Turkey’s Anchor State Strategy: Why Washington and NATO Need Ankara to Preserve Regional Deterrence

In the post–Cold War era, the Black Sea became a grey zone for NATO—strategically secondary yet diplomatically indispensable.

The 2008 war in Georgia and the 2014 annexation of Crimea exposed the region’s fragility; Russia’s full-scale invasion of Ukraine in 2022 finally moved the Black Sea from Europe’s periphery to its geopolitical core.

Control over this maritime basin determines Europe’s energy routes, grain exports, and NATO’s capacity to sustain deterrence without engaging in direct conflict. For Washington, the region has thus transformed from a distant theatre into the frontline of credibility—the endurance of U.S. influence now depends on maintaining equilibrium in this space.

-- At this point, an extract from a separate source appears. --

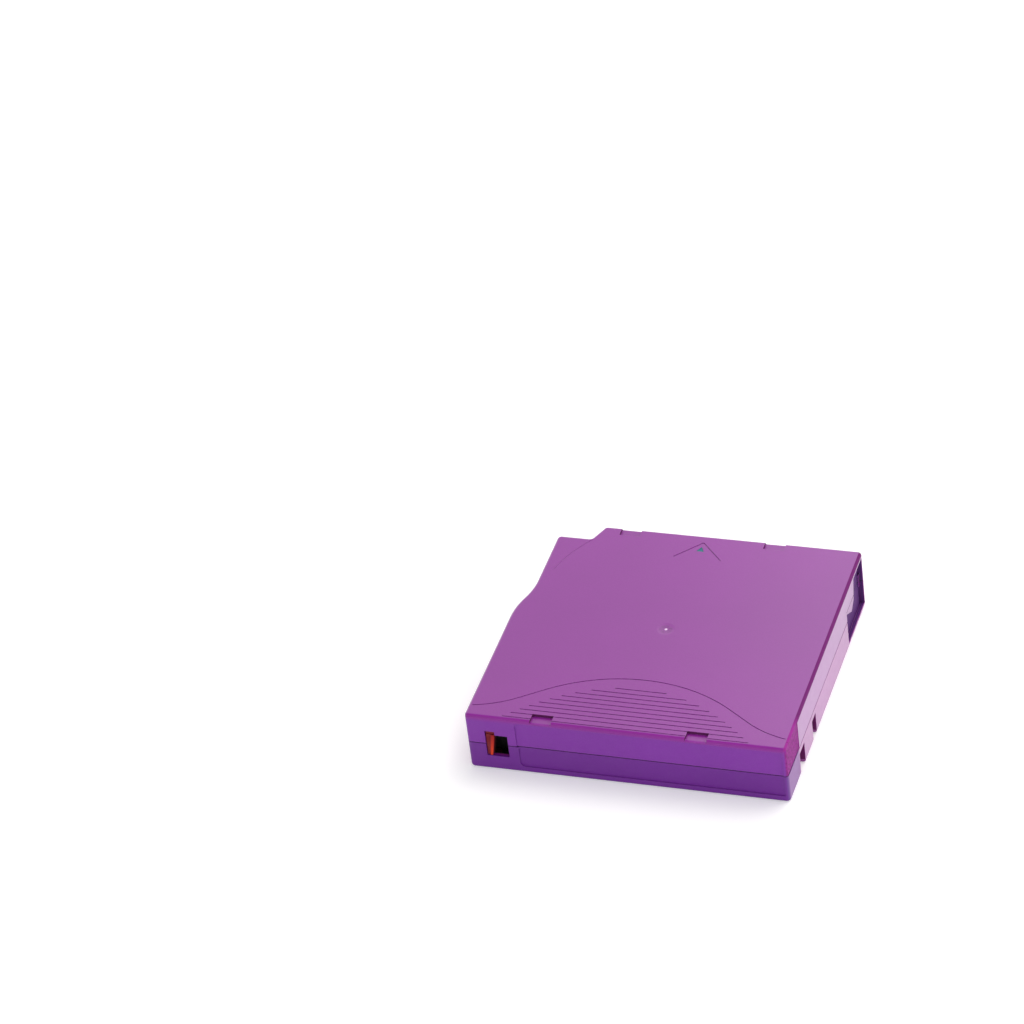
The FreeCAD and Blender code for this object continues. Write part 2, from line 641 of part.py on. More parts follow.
def chip_ribs():
    """Two sloping ribs that carry the memory board at 45 degrees."""
    foot_y, rise = chip_frame()
    outline = [(REAR_Y + WALL - BITE, PLATE - BITE), (foot_y, PLATE - BITE), (foot_y, CHIP_FOOT_Z),
               (foot_y - rise, CHIP_FOOT_Z + rise), (REAR_Y + WALL - BITE, CHIP_FOOT_Z + rise)]
    reach = CHIP_LENGTH / 2 - CHIP_RIB_INSET
    return [side_prism(outline, CHIP_MID_X - reach - RIB_T, CHIP_MID_X - reach),
            side_prism(outline, CHIP_MID_X + reach, CHIP_MID_X + reach + RIB_T)]


def locating_boss(spot, length):
    """A round or slotted boss on the inside of the base and its blind hole."""
    x, y = spot
    half = (length - 2 * LOCATE_R) / 2
    outer_r = LOCATE_R + LOCATE_WALL
    top = LOCATE_DEPTH + LOCATE_WALL
    boss = [rod(outer_r, x - half, y, PLATE - BITE, top)]
    hole = [rod(LOCATE_R, x - half, y, -PAST, LOCATE_DEPTH)]
    if half > 0:
        boss += [rod(outer_r, x + half, y, PLATE - BITE, top),
                 box(x - half, x + half, y - outer_r, y + outer_r, PLATE - BITE, top)]
        hole += [rod(LOCATE_R, x + half, y, -PAST, LOCATE_DEPTH),
                 box(x - half, x + half, y - LOCATE_R, y + LOCATE_R, -PAST, LOCATE_DEPTH)]
    return boss, hole


def make_lower_shell(outside, cavity):
    shell = outside.common(box(-WIDTH, WIDTH, -LENGTH, LENGTH, -PAST, PARTING_Z))
    shell = shell.cut(cavity)
    bosses = [rod(BOSS_R, x, y, PLATE - BITE, PARTING_Z) for x, y in SCREW_SPOTS]
    hole_boss, hole_cut = locating_boss(LOCATE_HOLE, 2 * LOCATE_R)
    slot_boss, slot_cut = locating_boss(LOCATE_SLOT, LOCATE_SLOT_LENGTH)
    seat = ring(WINDOW_R, WINDOW_R + SEAT_RIM, 0, 0, PLATE - BITE, SEAT_Z)
    adds = bosses + hole_boss + slot_boss + [seat, pin_seat()]
    adds += fence(PLATE - BITE, PARTING_Z) + switch_room(PLATE - BITE, PARTING_Z)
    adds += side_pads() + chip_ribs() + spring_bracket()
    shell = shell.multiFuse(adds)
    window = rod(WINDOW_R, 0, 0, -PAST, SEAT_Z + PAST)
    flare = Part.makeCone(WINDOW_R + 2 * WINDOW_CHAMFER, WINDOW_R, 2 * WINDOW_CHAMFER,
                          Vector(0, 0, -WINDOW_CHAMFER))
    sense_x0 = SWITCH_WINDOW_X0 - SENSE_HOLE_SHIFT
    sense_y0 = REAR_Y + WALL + SENSE_HOLE_OFF
    sense = box(sense_x0, sense_x0 + SWITCH_WINDOW_W, sense_y0, sense_y0 + SENSE_HOLE_D,
                -PAST, PLATE + PAST)
    cuts = [window, flare, sense, switch_window(), door_channel(), door_opening(), door_slit()]
    cuts += hole_cut + slot_cut + side_notches() + [seam_groove()]
    for x, y in SCREW_SPOTS:
        cuts.append(rod(SCREW_HEAD_R + HEAD_CLEARANCE, x, y, -PAST, SCREW_HEAD_Z + SCREW_HEAD_T))
        cuts.append(rod(SCREW_R + SHANK_CLEARANCE, x, y, -PAST, PARTING_Z + PAST))
    cuts.append(label_recess(LABEL_X0))
    return shell.cut(Part.makeCompound(cuts)).removeSplitter()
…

At the center of this complex and vital equation stands Turkey: the guardian of the Straits and NATO’s only member in the region with both military capability and diplomatic reach.
By maintaining a delicate balance between deterrence and dialogue, Ankara turns ambiguity into an instrument of influence.

Through this approach, Turkey has emerged as what can be described as an Anchor State—a nation capable of transforming instability into stability and uncertainty into leverage.

This multidimensional posture has allowed NATO to manage escalation in a region where even a single miscalculation could trigger a wider war. For Washington, the message is clear: whoever preserves balance in the Black Sea also safeguards the architecture of European security.

As the United States reassesses its global engagements, the region demonstrates a fundamental principle: limited engagement guided by balance, not dominance, can yield lasting stability.

In geopolitics, balance is not weakness—it is resilience.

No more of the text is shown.